I shrugged my shoulders. “Sorry,” I said, “can’t help you. Don’t know much about turtles.”

“Your pen please, Madam, could I borrow it?”

“Of course,” I handed it to him and watched as he filled in the price for an item on a wish list provided by the airways. The highest bidder would get the object of desire, which ranged from watches to handbags to turtles. Yes, turtles, of the feng shui variety. He was entering the price with my pen.

“Lucky pen, I think, Madam,” he said, and smiled as he returned it to me. I did not know what to say.

Turned out, he did get the turtle, not because of the lucky pen so much as the fact that no one else bid for the turtle. He beamed with pleasure when he opened the box.

“See,” he said, as the small, golden coloured turtle with stone eyes and jeweled back glinted in the afternoon sun that streamed in from the plane’s window. I could not help but see.

“Great,” I said, suddenly happy for him. Part of my stiffness melted; after all, my pen had been instrumental in making his day.

I use my pen for writing, and the whole idea of writing is to reveal something that the naked eye misses. The turtle revealed to me the pleasure of small joys. Peeping out of the plane window need not be reserved for kids alone, nor the enjoyment of turtles for that matter.

I think I had been behaving like a somewhat stiff upper lipped jerk.

I relaxed thereafter. The crew was there in any case to enforce the rules, albeit I must say that they were quite ineffective in this.

“May we request all passengers to be seated and to fasten their seat belts...”

“Sir, Sir…”

Ladies and gentlemen, may we request all passengers to…”

“Sir, …”

Yes. The gentleman in question had to be politely forced to be seated. To fasten his seat belt –a prisoner for a while. It was beyond his comprehension as to why he should, but then, I think it was his first flight. The excitement would wear off and he would learn to obey the rules of the game. Like all adults eventually do.

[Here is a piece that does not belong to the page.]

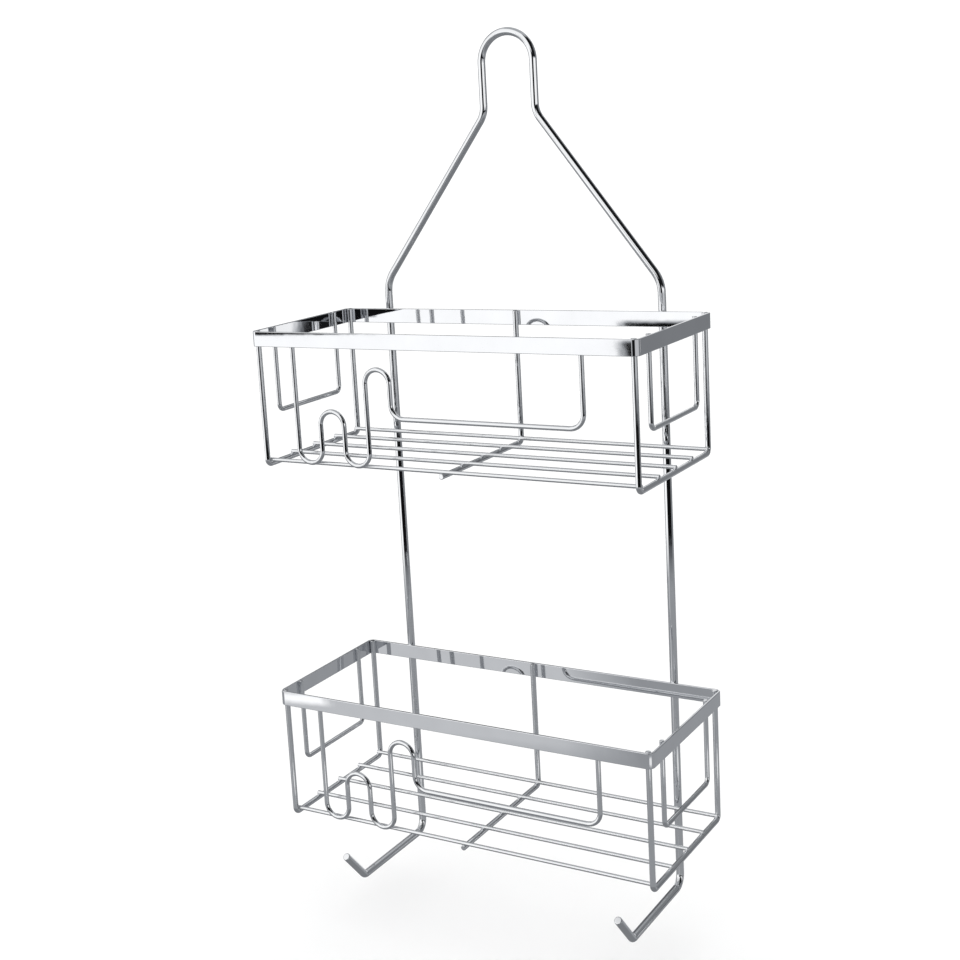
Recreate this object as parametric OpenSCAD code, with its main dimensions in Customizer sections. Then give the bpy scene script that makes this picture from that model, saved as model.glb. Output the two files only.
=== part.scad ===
// Two-tier wire shower caddy.
// One bent wire hangs over a shower arm, runs down behind two open baskets and ends in two hooks.
// Each basket is a flat rim band with bent wires welded inside it. Welded parts sink into each
// other by the weld depth, and nothing moves.
// Frame: +X to the right, +Y towards the wall, +Z up. The origin is the hanging point: the inner
// top of the crest, in the plane of the hanger wire.

/* [Baskets] */
// Outer width of a basket, end to end
basket_width = 260; // [200:1:320]
// Outer depth of a basket, front to back
basket_depth = 110; // [80:1:140]
// Height of a basket, from the top of its band to the underside of its end hoops
basket_height = 87; // [73:1:110]
// Distance from the upper basket down to the lower one
basket_pitch = 236; // [190:1:290]

/* [Rim band] */
// Height of the flat strip that rims a basket
band_height = 9.5; // [6:0.5:14]
// Thickness of the strip
band_thickness = 1.5; // [1:0.1:2]
// Outer radius of the strip's corners
band_corner = 4; // [4:0.5:7]

/* [Hanger] */
// Thickness of the hanger wire
hanger_wire = 5; // [4:0.5:6]
// Clear width inside the neck, where the shower arm goes
neck_opening = 31; // [26:1:38]
// Drop from the hanging point to the bends at the foot of the neck
neck_drop = 47; // [38:1:60]
// Drop from the hanging point to the shoulder bends
shoulder_drop = 152; // [125:1:185]
// Drop from the shoulder bends to the top of the upper band
shoulder_to_band = 18; // [14:1:30]
// Distance from each end of a basket in to the upright behind it
upright_inset = 32.5; // [24:0.5:45]
// Radius of the bends at the foot of the neck
neck_bend = 15; // [10:1:20]
// Radius of the shoulder bends
shoulder_bend = 22; // [12:1:28]

/* [Hooks] */
// Drop from the underside of the lower basket to the hook arms
hook_gap = 51.5; // [30:0.5:70]
// Reach of the hook arms in front of the uprights
hook_reach = 77; // [50:1:100]
// Length of the turned-up tips, from the corner of the bend
hook_tip = 29.5; // [20:0.5:40]
// Rise of the tips above the level
hook_tip_angle = 48; // [30:1:70]
// Radius of the bend from each upright into its hook arm
hook_arm_bend = 8; // [6:0.5:12]
// Radius of the bend from each hook arm into its tip
hook_tip_bend = 5; // [4:0.5:8]

/* [Basket wires] */
// Thickness of the end hoops and the centre stay
hoop_wire = 3.5; // [2.8:0.1:4.2]
// Radius of the bends in the end hoops and the centre stay
hoop_bend = 3.5; // [3:0.5:6]
// Thickness of the guard loops
guard_wire = 3; // [2.4:0.1:3.6]
// Distance from the front and back of the basket in to the legs of a guard loop
guard_inset = 21; // [16:0.5:27]
// Drop from the top of the band to the runs of the guard loops
guard_drop = 53.5; // [36:0.5:60]
// Radius of the bends in the guard loops
guard_bend = 4; // [3:0.5:6]
// Thickness of the floor wires
floor_wire = 2.5; // [2:0.1:3]
// Number of floor wires in each basket
floor_wires = 5; // [3:1:8]
// How far the wires that end in the band stand above its top
leg_rise = 0.2; // [0:0.1:1.5]

/* [Wave wire] */
// Thickness of the wave wire
wave_wire = 3; // [2.4:0.1:3.6]
// Distance between the legs of its loops
wave_pitch = 17.3; // [14:0.1:20]
// Distance from the left end of the basket in to the first leg
wave_start = 29.5; // [22:0.5:36]
// Distance from the right end of the basket in to the last leg
wave_end = 35; // [22:0.5:48]
// Drop from the top of the band to the low loop
low_loop_drop = 49; // [36:0.5:49.5]
// Drop from the top of the band to the tall loop
tall_loop_drop = 22; // [18:0.5:28]
// Drop from the top of the band to the long rail
rail_drop = 51.5; // [49:0.5:60]

/* [Hidden] */
$fn = 48;
TIERS = ["upper", "lower"];
SIDES = ["left", "right"];

// How deep welded parts sink into each other
weld = 0.2;

// A bend stops this far short of the straights beside it, and a ball this much thicker than the
// wire fills each gap
joint_gap = 0.1;
joint_swell = 0.04;

// Hanger: its wire lies in the plane y = 0, and the crest's inner top is at z = 0
crest_radius = (neck_opening + hanger_wire) / 2;
crest_z = hanger_wire / 2;
upright_x = basket_width / 2 - upright_inset;
hook_z = -(shoulder_drop + shoulder_to_band + basket_pitch + basket_height + hook_gap);

// Basket: its back band is welded to the front of the uprights. In a basket's own frame z = 0 is
// the top of its band.
back_y = weld - hanger_wire / 2;
front_y = back_y - basket_depth;

// End hoops: their legs nest in the rounded corners of the band, nearer to its front and back
nest = band_corner - band_thickness - hoop_wire / 2 + weld;
nest_angle = 22.5;
hoop_inset = band_corner - nest * cos(nest_angle);
hoop_x = basket_width / 2 - band_corner + nest * sin(nest_angle);
hoop_front_y = front_y + hoop_inset;
hoop_back_y = back_y - hoop_inset;
hoop_z = hoop_wire / 2 - basket_height;

// Guard loops: flat against the inside of the end bands
guard_x = basket_width / 2 - band_thickness - guard_wire / 2 + weld;

// Wave wire: against the inside of the front band, its loops standing in front of the floor
wave_y = front_y + band_thickness + wave_wire / 2 - weld;
wave_leg_drop = 1.5;
wave_bend = wave_pitch / 2;

// Floor wires: laid across the runs of the end hoops. The first and the last one are pressed into
// the hoops' bends, and the first one meets the feet of the wave wire's loops from behind.
floor_z = hoop_z + (hoop_wire + floor_wire) / 2 - weld;
foot_lift = 0.5;
foot_z = floor_z + foot_lift;
floor_inset = band_thickness + wave_wire + floor_wire / 2 - 2 * weld;
floor_front_y = front_y + floor_inset;
floor_step = (basket_depth - 2 * floor_inset) / (floor_wires - 1);
floor_overhang = 1;
floor_end_x = hoop_x + floor_overhang;

// Centre stay: against the inside of the back band, then forward under the floor wires
stay_y = back_y - band_thickness - hoop_wire / 2 + weld;
stay_end_y = floor_front_y - floor_wire / 2;

function basket_z(tier) = -(shoulder_drop + shoulder_to_band) - (tier == "lower" ? basket_pitch : 0);
function side_sign(side) = side == "left" ? -1 : 1;
function unit(v) = v / norm(v);
function mirrored(p) = [-p.x, p.y, p.z];

// Angle that a wire turns at corner i of its path, and the length its bend takes off each side
function turn(path, i) = acos(unit(path[i] - path[i - 1]) * unit(path[i + 1] - path[i]));
function setback(path, bends, i) = i == 0 || i == len(path) - 1 ? 0 : bends[i - 1] * tan(turn(path, i) / 2);

// Axis that a wire turns about at corner i, and the twist about the wire from the axis before
function bend_axis(path, i) = unit(cross(path[i] - path[i - 1], path[i + 1] - path[i]));
function twist(path, i) = i == 1 ? 0 :
    let (before = bend_axis(path, i - 1), after = bend_axis(path, i))
        atan2(cross(before, after) * unit(path[i] - path[i - 1]), before * after);

// Ball that closes a joint of the wire at the origin
module joint(wire) {
    sphere(d = wire + joint_swell);
}

// Bend of round wire: it starts at the origin along +Z and turns towards +X
module wire_bend(radius, angle, wire) {
    trim = joint_gap / radius * 180 / PI;
    translate([radius, 0, 0])
        rotate([90, 0, 180])
            rotate([0, 0, trim])
                rotate_extrude(angle = angle - 2 * trim)
                    translate([radius, 0])
                        circle(d = wire);
}

// Rest of a wire from corner i on, in a frame where the wire so far ends at the origin along +Z
module wire_from(path, bends, wire, i) {
    straight = norm(path[i + 1] - path[i]) - setback(path, bends, i) - setback(path, bends, i + 1);
    if (straight > joint_gap) {
        cylinder(h = straight, d = wire);
        if (i > 0)
            joint(wire);
    }
    if (i < len(path) - 2) {
        radius = bends[i];
        angle = turn(path, i + 1);
        translate([0, 0, straight])
            rotate([0, 0, twist(path, i + 1)]) {
                joint(wire);
                wire_bend(radius, angle, wire);
                translate([radius, 0, 0])
                    rotate([0, angle, 0])
                        translate([-radius, 0, 0])
                            wire_from(path, bends, wire, i + 1);
            }
    }
}

// Round wire along a path of corner points, with a bend radius for each inner corner
module bent_wire(path, bends, wire) {
    heading = unit(path[1] - path[0]);
    axis = bend_axis(path, 1);
    side = cross(axis, heading);
    multmatrix([
        [side.x, axis.x, heading.x, path[0].x],
        [side.y, axis.y, heading.y, path[0].y],
        [side.z, axis.z, heading.z, path[0].z],
        [0, 0, 0, 1]
    ])
        wire_from(path, bends, wire, 0);
}

// One wire: hook tip, hook arm, upright, shoulder and neck, over the crest and down the other side
module hanger_frame() {
    tip_run = hook_tip * cos(hook_tip_angle);
    tip_rise = hook_tip * sin(hook_tip_angle);
    left_half = [
        [-upright_x, -hook_reach - tip_run, hook_z + tip_rise],
        [-upright_x, -hook_reach, hook_z],
        [-upright_x, 0, hook_z],
        [-upright_x, 0, -shoulder_drop],
        [-crest_radius, 0, -neck_drop],
        [-crest_radius, 0, crest_z]
    ];
    right_half = [for (i = [len(left_half) - 1 : -1 : 0]) mirrored(left_half[i])];
    left_bends = [hook_tip_bend, hook_arm_bend, shoulder_bend, neck_bend, crest_radius];
    right_bends = [for (i = [len(left_bends) - 1 : -1 : 0]) left_bends[i]];
    color("silver")
        bent_wire(concat(left_half, right_half), concat(left_bends, right_bends), hanger_wire);
}

// One straight side of the band, from a corner along +X at the strip's outer face
module band_side(length) {
    translate([0, 0, -band_height])
        cube([length, band_thickness, band_height]);
}

// One rounded corner of the band: a quarter turn about the Z axis
module band_quarter() {
    translate([0, 0, -band_height])
        rotate_extrude(angle = 90)
            translate([band_corner - band_thickness, 0])
                square([band_thickness, band_height]);
}

// Flat strip bent to a closed ring around the top of a basket
module rim_band() {
    centre = [0, (front_y + back_y) / 2, 0];
    half = [basket_width / 2, basket_depth / 2];
    long_side = basket_width - 2 * band_corner;
    short_side = basket_depth - 2 * band_corner;
    color("lightgray")
        translate(centre)
            for (turned = [0, 180])
                rotate([0, 0, turned]) {
                    translate([-long_side / 2, -half.y, 0])
                        band_side(long_side);
                    translate([half.x, -short_side / 2, 0])
                        rotate([0, 0, 90])
                            band_side(short_side);
                    translate([long_side / 2, short_side / 2, 0])
                        band_quarter();
                    translate([long_side / 2, -short_side / 2, 0])
                        rotate([0, 0, -90])
                            band_quarter();
                }
}

// U of wire at one end: down a front corner, back along the floor and up the back corner
module end_hoop(side) {
    x = side_sign(side) * hoop_x;
    color("silver")
        bent_wire(
            [
                [x, hoop_front_y, leg_rise],
                [x, hoop_front_y, hoop_z],
                [x, hoop_back_y, hoop_z],
                [x, hoop_back_y, leg_rise]
            ],
            [hoop_bend, hoop_bend],
            hoop_wire
        );
}

// Smaller U hung from the band at one end, to keep bottles from sliding out
module guard_loop(side) {
    x = side_sign(side) * guard_x;
    front = front_y + guard_inset;
    back = back_y - guard_inset;
    color("silver")
        bent_wire(
            [[x, front, leg_rise], [x, front, -guard_drop], [x, back, -guard_drop], [x, back, leg_rise]],
            [guard_bend, guard_bend],
            guard_wire
        );
}

// L of wire: down the middle of the back and forward under the floor wires
module centre_stay() {
    color("silver")
        bent_wire(
            [[0, stay_y, 0], [0, stay_y, hoop_z], [0, stay_end_y, hoop_z]],
            [hoop_bend],
            hoop_wire
        );
}

// One straight wire of the floor, counted from the front
module floor_wire_at(i) {
    y = floor_front_y + (i - 1) * floor_step;
    color("gainsboro")
        translate([-floor_end_x, y, floor_z])
            rotate([0, 90, 0])
                cylinder(h = 2 * floor_end_x, d = floor_wire);
}

// Front wire: down to the floor, a low loop, a tall loop, a long rail and up to the band again
module front_wave_wire() {
    left = wave_start - basket_width / 2;
    end = -wave_leg_drop;
    levels = [end, foot_z, -low_loop_drop, foot_z, -tall_loop_drop, -rail_drop, end];
    loop_legs = [for (i = [0 : len(levels) - 3]) left + i * wave_pitch];
    legs = concat(loop_legs, [basket_width / 2 - wave_end]);
    path = [for (i = [0 : len(legs) - 1]) each [[legs[i], wave_y, levels[i]], [legs[i], wave_y, levels[i + 1]]]];
    color("silver")
        bent_wire(path, [for (i = [1 : len(path) - 2]) wave_bend], wave_wire);
}

hanger_frame();
for (tier = TIERS) translate([0, 0, basket_z(tier)]) {
    rim_band();
    for (side = SIDES) {
        end_hoop(side);
        guard_loop(side);
    }
    centre_stay();
    for (i = [1 : floor_wires])
        floor_wire_at(i);
    front_wave_wire();
}
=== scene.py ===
import math

import bpy
from mathutils import Matrix, Vector


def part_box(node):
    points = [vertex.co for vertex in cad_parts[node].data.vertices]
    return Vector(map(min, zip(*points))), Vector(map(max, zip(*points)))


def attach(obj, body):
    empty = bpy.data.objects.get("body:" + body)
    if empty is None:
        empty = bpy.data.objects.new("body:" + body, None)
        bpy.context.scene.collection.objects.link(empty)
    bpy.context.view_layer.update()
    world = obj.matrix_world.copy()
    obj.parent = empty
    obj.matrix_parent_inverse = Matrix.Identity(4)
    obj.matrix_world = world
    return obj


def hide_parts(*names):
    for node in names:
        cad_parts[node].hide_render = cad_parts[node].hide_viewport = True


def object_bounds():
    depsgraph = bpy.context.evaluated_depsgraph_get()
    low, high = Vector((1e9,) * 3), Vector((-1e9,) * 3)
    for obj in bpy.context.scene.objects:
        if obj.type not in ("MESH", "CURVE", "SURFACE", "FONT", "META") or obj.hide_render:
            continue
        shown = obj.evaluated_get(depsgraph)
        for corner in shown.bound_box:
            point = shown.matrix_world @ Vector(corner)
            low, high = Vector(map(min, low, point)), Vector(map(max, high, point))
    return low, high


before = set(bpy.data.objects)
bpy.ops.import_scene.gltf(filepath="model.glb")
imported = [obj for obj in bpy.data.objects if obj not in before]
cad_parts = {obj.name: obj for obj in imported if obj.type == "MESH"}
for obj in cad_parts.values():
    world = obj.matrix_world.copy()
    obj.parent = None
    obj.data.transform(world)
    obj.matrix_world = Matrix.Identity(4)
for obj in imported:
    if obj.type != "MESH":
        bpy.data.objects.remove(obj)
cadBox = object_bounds()
print("frame loaded:", len(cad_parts), "nodes")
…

Thursday, January 31, 2008

Pushing the Right Buttons


I wanted my computer fixed. Part of the problem was that the floppy disk drive was missing, so I wished to buy a new one.

“Mom, are you crazy? Which age are you living in?” my son asked

“No one sells floppies now,” my daughter also had to put her two- penny bit in.

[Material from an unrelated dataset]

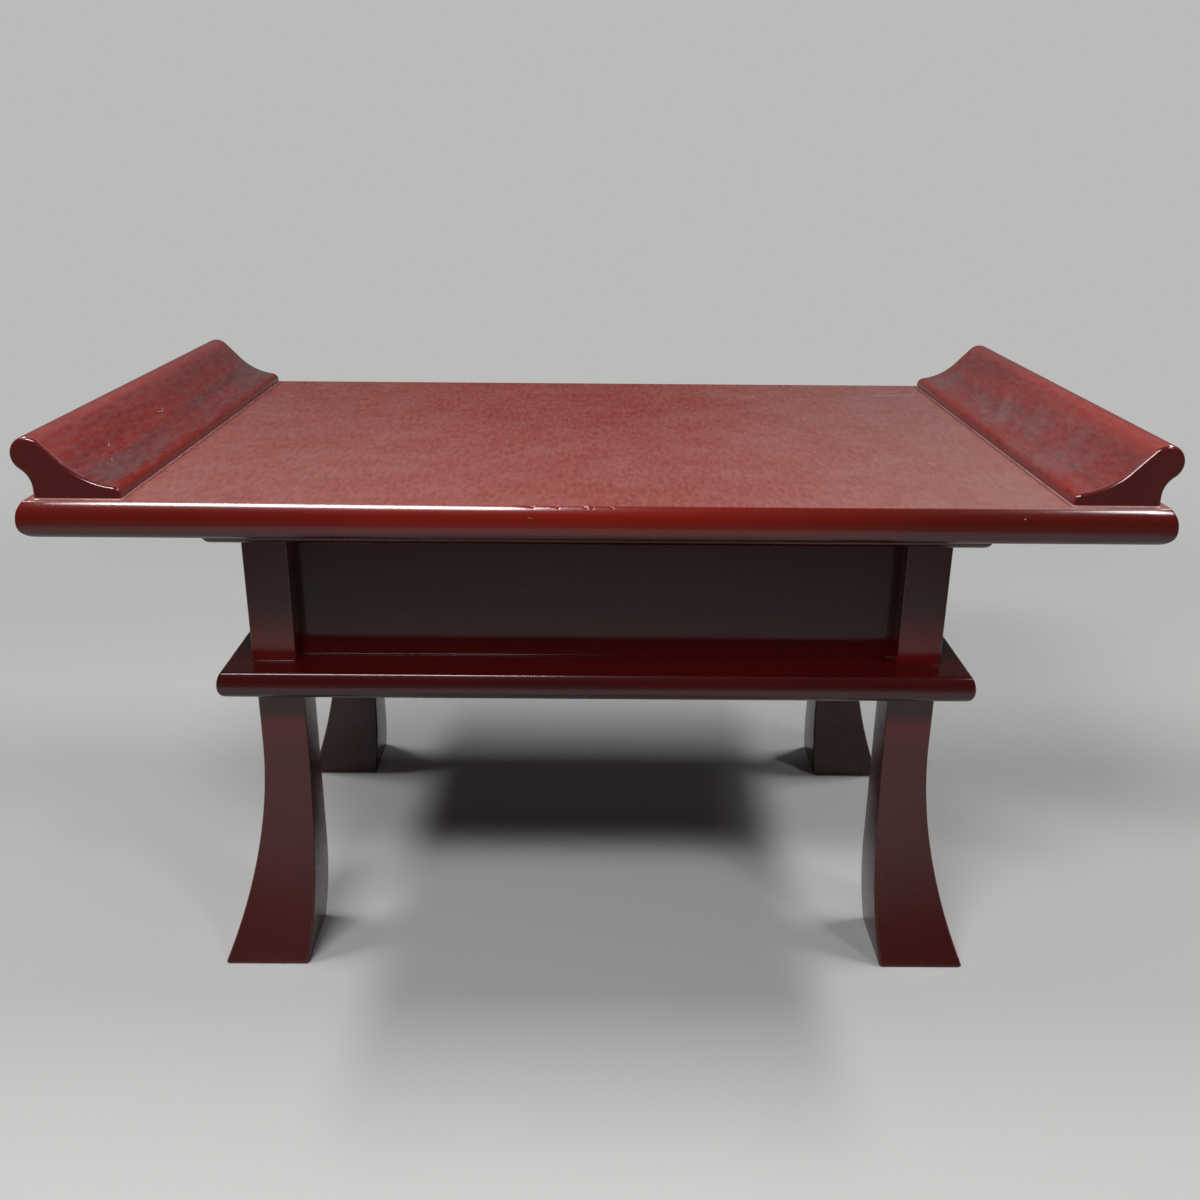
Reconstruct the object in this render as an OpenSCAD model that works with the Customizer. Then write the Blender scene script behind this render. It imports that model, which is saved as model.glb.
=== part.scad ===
// Low sutra table with two scroll ends, a recessed panel box and four sabre legs.
// Millimetres. X runs along the length, Y from front to back, Z up from the floor.

/* [Whole table] */
// Height of the writing surface above the floor
table_height = 303; // [290:1:330]

/* [Top board] */
// Length over the moulded ends
top_length = 600; // [590:1:640]
// Depth over the moulded front and back
top_depth = 348; // [336:1:380]
// Thickness
top_thickness = 20.5; // [18:0.5:24]
// How far the upper arris lies in from the widest line of the edge
top_lip = 4; // [2:0.5:6]
// Radius of the rounding along the underside
top_underside_radius = 9.5; // [6:0.5:12]

/* [Scroll ends] */
// Height of the crest above the writing surface
scroll_height = 32.5; // [30:0.5:36]
// Width of the foot that stands on the top board
scroll_foot_width = 45.5; // [43:0.5:52]
// How far the foot stays in from the top board's arrises
scroll_setback = 4; // [3:0.5:8]
// How far the crest reaches out past the foot
scroll_overhang = 9; // [7:0.5:11]
// Radius of the rolled crest
crest_radius = 9.5; // [8.5:0.5:10]
// Radius of the hollow under the crest, on the outer side
neck_radius = 12; // [10:0.5:13]
// How deep this hollow's circle cuts into the crest's, so that they meet in a soft line
neck_bite = 0.25; // [0.2:0.05:0.5]
// Slope of the inner face below the crest, in degrees
scroll_slope = 46; // [43:1:50]
// Radius of the hollow that runs out to the toe
hollow_radius = 40; // [36:1:46]
// Height of the toe
toe_height = 6.8; // [6:0.2:8]
// Radius of the rounded toe
toe_radius = 5; // [3:0.5:5.5]

/* [Box boards] */
// Length of the under-top board and the tier board
shelf_length = 439; // [430:1:470]
// Depth of the under-top board and the tier board
shelf_depth = 273; // [266:1:300]
// Thickness of the tier board, on which the box stands
tier_thickness = 16.5; // [14:0.5:20]
// Thickness of the board under the top
under_top_thickness = 14; // [12:0.5:18]
// How far the upper arris lies in from the widest line of the edge
shelf_lip = 3; // [1.5:0.5:4]
// Radius of the rounding along the underside
shelf_underside_radius = 7.5; // [5:0.5:9]

/* [Posts and panels] */
// Clear height between the two box boards
box_height = 77.5; // [65:0.5:90]
// Side of the square corner posts
post_width = 26; // [25:0.5:30]
// From the end of the box boards to the posts
post_end_inset = 17; // [14:0.5:20]
// From the front of the box boards to the posts
post_front_inset = 20.5; // [17:0.5:24]
// How far the panels stand back from the posts' faces
panel_recess = 11.5; // [10.5:0.5:12]
// Thickness of the panels
panel_thickness = 9; // [7:0.5:9]
// How far the panels enter the posts
post_groove_depth = 4; // [2:0.5:4]
// How far the panels enter the two boards
shelf_groove_depth = 4; // [2:0.5:5]

/* [Legs] */
// Side of the square leg at its top
leg_width = 27.5; // [27:0.5:32]
// From the end of the tier board to the legs
leg_end_inset = 19; // [17:0.5:21]
// From the front of the tier board to the legs
leg_front_inset = 17; // [16:0.5:20]
// How far the foot sweeps out, to the side and to the front alike
foot_sweep = 28; // [16:1:34]
// Height at which the outer faces begin to sweep out
sweep_height = 140; // [110:5:150]
// How far the foot's inner faces follow the sweep
heel_sweep = 4; // [2:0.5:8]
// Height at which the inner faces begin to follow
heel_height = 58; // [40:2:80]

/* [Joints] */
// Side of the square tenons on the legs and the posts
tenon_width = 14; // [12:0.5:14]
// How far a leg's tenon enters the post above the tier board
leg_tenon_reach = 22; // [16:1:30]
// Length of the tenon on top of a post
post_tenon_length = 8; // [6:0.5:9]
// Gap for glue round each tenon and panel edge
glue_gap = 0.1; // [0.05:0.05:0.2]
// Gap at the bottom of each mortise, groove and blind hole
end_gap = 0.3; // [0.2:0.1:0.6]

/* [Dowels and screws] */
// From the foot's outer face to the row of dowels and screws in a scroll end
scroll_fixing_inset = 12; // [10:0.5:14]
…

“In the days of pen drives, you are talking of floppies?”

“Why not just burn a CD for your storage or transfer purposes?

But I need to transfer just a couple of articles now and then,” I said, suddenly apologetic about my redundancy.

“A floppy has just 1.44 MB of space,” said the all-knowing one.

“And a CD has 700 MB” piped in the second all- knowing one.

“DVD can also be used if you want a lot of data storage It has GBs of space.”

“Yes,” I thought, now I would have to write something really phenomenal to use that kind of space.

“Don’t worry; you can just burn a CD, even if it is only a couple of articles.”

I was scared of learning something new. Why couldn’t I just do things the old- fashioned way? Why did I need to burn things now? And burning was a way of getting rid of things, not adding them. In my dictionary, anyways.


“What is wrong with floppies anyway?”

“Mom. You don’t understand. No one has them.”

My look must have said something like that was not enough of an argument.

They went on to press their point home into my equal-to-floppy-redundant brain.

“Mom, you have to move with the times. Its like saying you don’t know how to use a keyboard on a computer.”

I had shifted from a pen and paper to a screen and keyboard. It was easy, said the kids. Everything was easy for them. I had to first break down the resistance in my own brain before I could get myself to learn anything new. And I had to do it faster and faster, if I did not want to be left far behind.


Technology just leapt too fast from the page to the stage. Take the case of the MP3s. They were so hot a couple of years ago, but with the onset of ipods, they now lay junked. Or the digital camera—who except pros needed one, what with the new mobiles which captured everything for you in candid camera shots.


With more and more gadgets in the market, I felt swamped with the need to learn where the right button was. After all, if one clicked pictures one also needed to know how to upload them onto the computer which meant understanding cables and ports and USB devices, and what not. New terms, abbreviated and otherwise, blasted their way onto my mind and then my tongue and I better know what I was talking about.

What is getting scarce is of course, water, love, space, time and energy, as everything becomes focused on gadgets.

I get back to the here and now.


“Where did I put my mobile? I need to call Megha for the video conferencing with Armana in New York.”


“And after that, of course, you will burn…that CD.” My kids chime in. “We will show you how.”


“Of course.” I can’t give up in the middle of the race, can I? I am made of tougher stuff.